# Anyone ever ride the Discover Hudson Valley Ride?



## Banks246 (Jul 3, 2011)

June 30th out of Poughkeepsie. I was thinking of doing the 75 mile leg. Anyone have any comments on this ride?


----------



## NJBiker72 (Jul 9, 2011)

Banks246 said:


> June 30th out of Poughkeepsie. I was thinking of doing the 75 mile leg. Anyone have any comments on this ride?


Have not but considered it a few years ago before a crash put me out of condition. 

Don't think I will get the hall pass for another event after doing a few already. 

But report back if you do.


----------



## robdamanii (Feb 13, 2006)

I used to live in the area. 

They previously used roads that were "meh." 

The Harlem Valley ride is much better, ime.


----------



## Vibe (Jan 11, 2011)

Did the 75 mile route during my first year of cycling...and it was tough for me. I wanted to do the 100 mile but my bus got there late (late start) and the bus had to leave by certain time so I couldn't do the 100 mile route. 

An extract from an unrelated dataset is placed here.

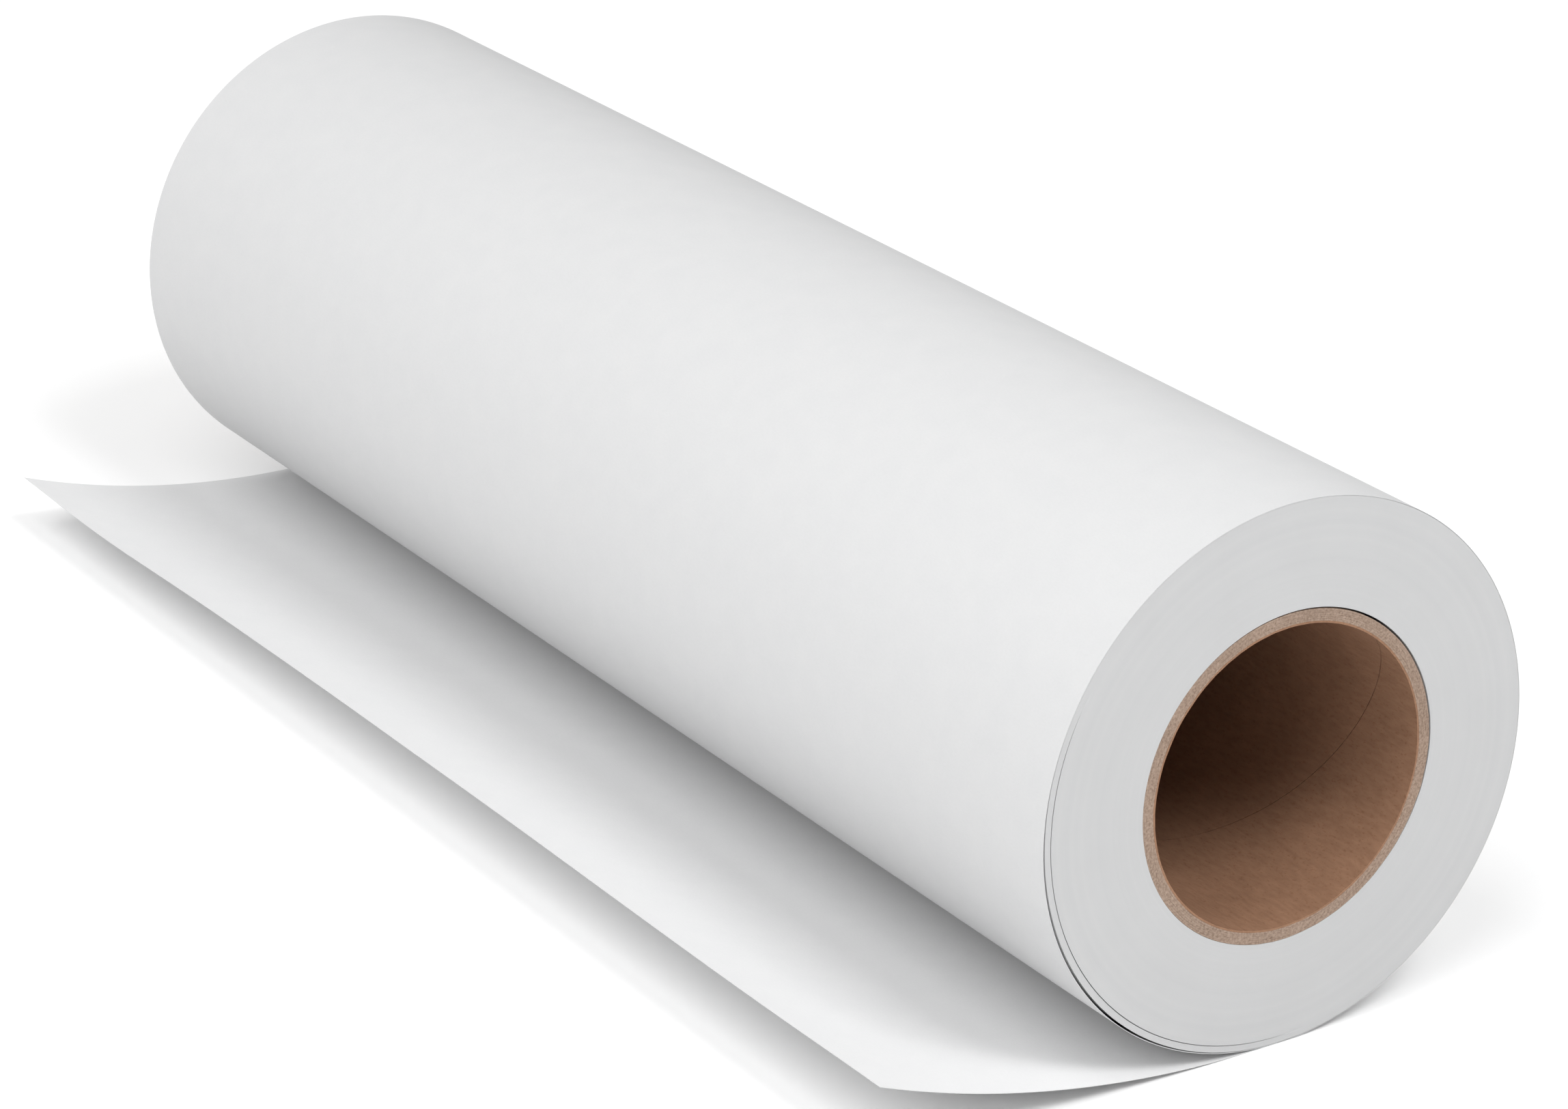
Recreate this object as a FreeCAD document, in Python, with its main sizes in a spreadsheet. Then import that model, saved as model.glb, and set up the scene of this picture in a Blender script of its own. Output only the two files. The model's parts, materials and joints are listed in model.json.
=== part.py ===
"""A roll of wide-format plotter paper on a spiral-wound cardboard core.

The roll rests on the floor with the first stretch of its web unrolled beside it.
Units are millimetres. The origin is on the axis of the core, half way along it.
+X runs along the axis, -Y points to the free end of the web and +Z points up.
Angles about the axis are in degrees, from +Y towards +Z.
"""
import FreeCAD, Part

import math
import os

import Sketcher
from FreeCAD import Placement, Rotation, Vector

# Driving dimensions. Every size in the model is one of these, or is worked out from them.
DIMENSIONS = [
    ("web_width", 457.2, "18 in web, and the core is cut to the same length"),
    ("core_bore_radius", 38.1, "3 in core bore"),
    ("ply_thickness", 0.48, "one ply of core board"),
    ("glue_line", 0.02, "glue between two plies"),
    ("wall_plies", 5, "plies between the liner and the cover"),
    ("seam_gap", 0.4, "open butt seam between two turns of a strip"),
    ("seam_lead", 137.0, "length of core that one turn of a strip takes up"),
    ("liner_seam_angle", 53.0, "where the liner's seam meets the +X end of the core"),
    ("seam_stagger", 154.0, "turn of each ply's seam from the one inside it"),
    ("seam_overrun", 20.0, "how far each seam's cutter reaches past both ends of the core"),
    ("tape_thickness", 0.2, "double-sided starting tape"),
    ("tape_length", 25.0, "starting tape, along the core"),
    ("tape_arc", 34.0, "starting tape, degrees round the core"),
    ("tape_angle", 60.0, "where each starting tape begins"),
    ("tape_inset", 12.0, "from the end of the core to the outer tapes"),
    ("core_gap", 0.25, "between the core and the first lap"),
    ("wound_radius", 68.6, "outside of the tightly wound laps"),
    ("web_thickness", 0.1, "20 lb bond paper"),
    ("lap_gap", 0.3, "between the wound laps and the loose lap, on the floor"),
    ("lap_side_gap", 0.5, "between the wound laps and the loose lap, round the roll"),
    ("slack", 0.4, "how far the loose lap hangs off the roll, at most"),
    ("slack_start", 180.0, "where the slack starts, going down"),
    ("lap_end", 262.0, "where the loose lap ends, under the roll"),
    ("turning_width", 8.0, "strip of web that changes from roll to floor"),
    ("node_gap", 0.3, "between two stretches of web that move apart"),
    ("crease_from_axis", 40.0, "from the roll's axis to the line that the free end bends on"),
    ("free_edge_from_axis", 112.7, "from the roll's axis to the cut edge"),
    ("curl_steps", 12, "flat strips that each curled stretch of the web is made of"),
]

# How the sheet curls at places along the roll, from its -X side to its +X side: the share of the
# width, how far from the roll's axis the sheet leaves the floor, and the radius that it rises on.
CURL_SECTIONS = [
    (0.00, 26.0, 252.0),
    (0.10, 26.0, 272.0),
    (0.25, 17.0, 278.0),
    (0.40, 9.0, 300.0),
    (0.90, 6.4, 294.0),
    (1.00, 6.4, 280.0),
]
for section, (share, curl_start, curl_radius) in enumerate(CURL_SECTIONS, start=1):
    DIMENSIONS.append((f"curl_share_{section}", share, "share of the web's width"))
    DIMENSIONS.append((f"curl_start_{section}", curl_start, "where it leaves the floor there"))
    DIMENSIONS.append((f"curl_radius_{section}", curl_radius, "radius of the curl there"))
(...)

There are two monster hills if you do the 100 mile ride if I remember correctly.


----------



## Charlie the Unicorn (Jan 8, 2013)

Yeah, for $65 they can KMA.


----------



## robdamanii (Feb 13, 2006)

Vibe said:


> Did the 75 mile route during my first year of cycling...and it was tough for me. I wanted to do the 100 mile but my bus got there late (late start) and the bus had to leave by certain time so I couldn't do the 100 mile route.
> 
> There are two monster hills if you do the 100 mile ride if I remember correctly.


There's nothing on that route that even comes close to "monster" when the Catskills are just to the west...


----------



## Charlie the Unicorn (Jan 8, 2013)

robdamanii said:


> There's nothing on that route that even comes close to "monster" when the Catskills are just to the west...



"Monster" is all relative. Very personal choice.


----------



## robdamanii (Feb 13, 2006)

Charlie the Unicorn said:


> "Monster" is all relative. Very personal choice.


I say again:

There's nothing on that route that even comes close to "monster" when the Catskills are right next door. From a pure elevation gain standpoint.


----------



## blitespeed (Mar 2, 2013)

It's a pretty good ride. I did the 100 mile course.


----------



## chriscc63 (Mar 9, 2011)

I did the ride this year and will do it again next year. here is a link to my video clip.

Hudson Valley Bike Tour 6/30/2013 - YouTube


----------